©Marlène Treca / ONF

Sonosylva : une technologie pour écouter et comprendre la vie en forêt

Grâce au projet scientifique Sonosylva, des micros enregistrent la vie sauvage de 110 forêts françaises. L’objectif : créer une mémoire acoustique de ces écosystèmes pour mieux comprendre leur évolution, repérer les déséquilibres et agir au service de la restauration de la nature.

 

Depuis mars 2024, des forêts françaises font entendre leurs voix. Le projet Sonosylva est un vaste programme scientifique piloté par l’Office français de la biodiversité (OFB) et le Muséum national d’Histoire naturelle (MNHN). Son ambition : devenir le premier référentiel national de la diversité sonore des forêts françaises afin d’éclairer le suivi de la biodiversité terrestre.

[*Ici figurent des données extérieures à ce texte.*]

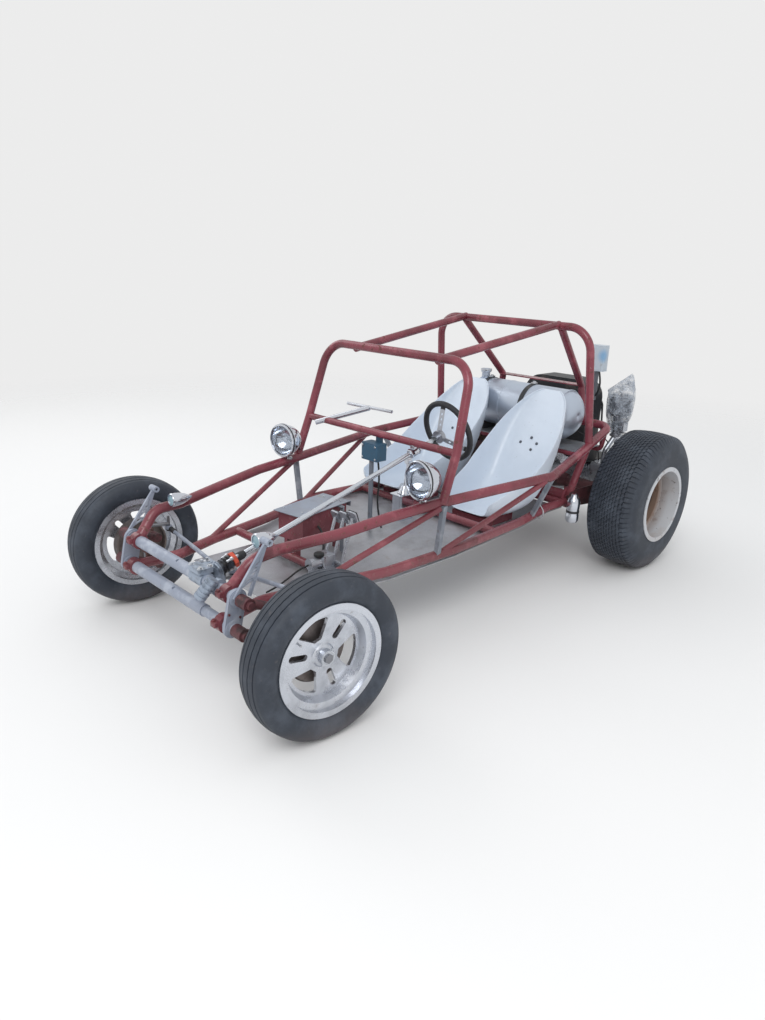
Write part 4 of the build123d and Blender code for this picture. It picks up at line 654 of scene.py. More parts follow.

Une base de données inédite qui permettra aux scientifiques de comparer les enregistrements d’année en année. Dans le cadre de ce programme, 110 forêts ont été choisies avec soin pour être équipées d’enregistreurs sonores. 75 forêts publiques sont concernées (communales et domaniales), faisant de l’ONF un partenaire central du projet. 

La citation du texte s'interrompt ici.